At about this time I happened to be showing a friend the sights in Leicester. I took her into the Guildhall and found that there was a fire set in the great fireplace, all ready for an evening meeting. Looking around at the space, and imagining the fire lit, I knew that this would be the most wonderful place in which to hear stories told. Leicester already had stories in pubs – informal, and with lots of room for contributions from the floor – tales could be heard in woods and outdoors (Earthtales), and children and teachers were well catered for by NATE. There was one thing missing – a regular series of performance storytelling events: a programme of storytellers from around the world, telling the traditional tales of the past and the great myths of the beginnings of time. There could be no better place to host such a programme than the Guildhall.
We owe much to Nick Ladlaw, the Guildhall manager at that time, and to all the staff, for, without exception, they were highly enthusiastic and unbelievably helpful in their response to my suggestion that we might present an evening of stories in front of the fire in the Great Hall. So it was that in the winter of 1995 I carried a four-branched lighted candleholder down the stairs leading from the Old Town Library, into the packed Great Hall, to tell a selection of stories entitled ‘Magical Women’: the first event in the programme of storytelling at the Guildhall.
With so much happening in the city and around, it seemed important to bring together the information concerning these different events, so I put together an initial leaflet (very amateur) and with Nick’s help, and encouragement from Oliver Savage of Environ and Judy Hughes of the Phoenix Theatre, organised a meeting at which the Guild of Storytelling was formed. Our aim, as stated on the first professionally produced leaflet, is ‘to promote storytelling both as an art form and in its educational uses through coordination of publicity and joint promotion of events’. And storytelling in Leicester was set to flourish. In the nature of things, some events came to an end; but for the next twelve years a programme of performance storytelling at the Guildhall became a well-attended and much appreciated feature of the arts scene in the city. We have heard performers from India, New Zealand, France and the USA. We have also heard Aboriginal tellers, Gipsy tellers and many others. And, of course, storytellers from the four corners of the British Isles, telling traditional tales, comic stories, ancient Greek myths, stories with music and stories with food. To all we owe a heartfelt thanks, but special thanks must go to the Company of Storytellers – Ben, Pomme and Hugh – who have entertained and delighted us so many times over the years and have taught both audiences and other storytellers just how powerful the told story can be.

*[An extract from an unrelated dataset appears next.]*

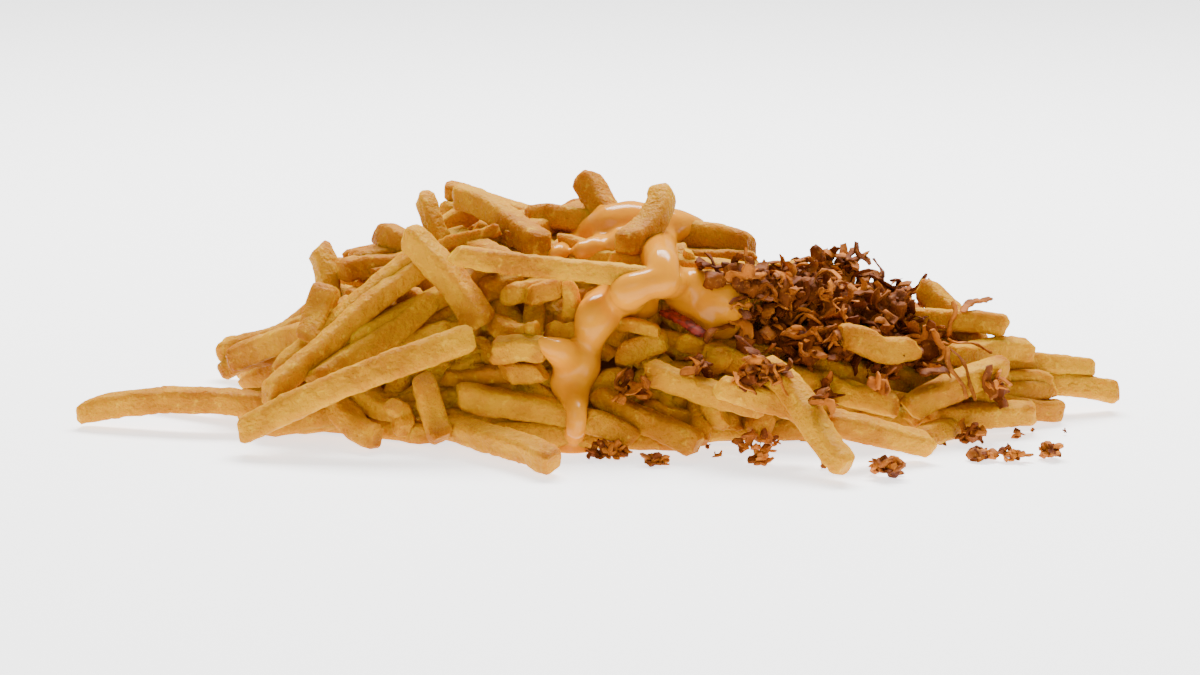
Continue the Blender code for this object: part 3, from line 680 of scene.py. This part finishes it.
# Sauce as it ran, each flow a row of (across, up, radius); flows meet where their ends are equal
SAUCE_FLOWS = [
    [(-13, 45, 1.6), (-8, 47, 2.6), (-3, 50, 3.8), (3, 52.5, 5.0), (9, 53.5, 5.2), (15, 52, 5.0)],
    [(0.8, 57, 1.8), (1.5, 52.5, 4.0), (4, 48, 4.2), (16, 46.5, 4.6)],
    [(-5, 46, 2.2), (2, 47, 3.4), (9, 47, 4.4), (16, 46.5, 4.6)],
    [(15, 52, 5.0), (21, 53, 3.8), (27.5, 53.4, 1.6)],
    [(15, 52, 5.0), (16, 46.5, 4.6)],
    [(16, 46.5, 4.6), (17.5, 42, 3.6), (18, 37.5, 3.4)],
    [(18, 37.5, 3.4), (14, 37, 3.0), (8, 34.5, 4.0)],
    [(8, 34.5, 4.0), (3, 31, 4.8), (-1, 27.5, 4.8), (-2.8, 22.5, 3.4), (-3.2, 17, 2.8), (-6, 14, 4.8)],
    [(8, 34.5, 4.0), (9, 31, 3.4), (13, 30.5, 2.8)],
    [(18, 37.5, 3.4), (25, 35, 4.4), (30, 32, 5.4)],
    [(30, 32, 5.4), (33, 27, 5.4), (33, 23.5, 3.0)],
    [(30, 32, 5.4), (36, 31, 4.8)],
    [(30, 32, 5.4), (26, 30, 4.0), (22, 32.5, 3.0)],
    [(-16, 20, 1.6), (-11, 17.5, 3.2), (-6, 14, 4.8)],
    [(-6, 14, 4.8), (-8.2, 9, 4.6), (-7.4, 5.6, 3.4), (-6.4, 1.5, 2.3), (-6.6, -3, 2.2), (-7, -5.5, 2.6)],
]
PUDDLE_CENTRE = (-7.4, -39.0)
PUDDLE_RIM = (5.0, 5.4)
PUDDLE_BALLS = 24
PUDDLE_EDGE_RADIUS = 1.9
PUDDLE_MIDDLE_RADIUS = 2.6
FILM_BREADTH = 1.35
FILM_SINK = 0.52
SAUCE_VOXEL = 0.75
SAUCE_SMOOTHING = 14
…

The Guild of Storytelling itself has grown smaller over time and has concentrated on the programme at the Guildhall. A small group of us have devised programmes, filled in funding applications, organised publicity and raised funds to support the programme by group performances. So it seemed right that when we were approached to put together folk tales of Leicestershire and Rutland that this too should be a group effort. In reading these stories you will hear five different voices; these voices belong to Kath Chalk, Mike Chalk, Jill Jobson, Terry Jobson and Liza Watts. We hope that you enjoy them.
Thanks must also go to the many storytellers who have travelled to the Guildhall in Leicester, and to the people who, over the years, have been part of the Guild, but have since moved away or moved on to better things.
Liza Watts
Close by the cathedral church of St Martin stands an ancient building with steeply pitched roofs – Leicester’s Guildhall, one of the best-preserved timber-framed halls in the country. An historic building of importance nationally, it is still in constant use.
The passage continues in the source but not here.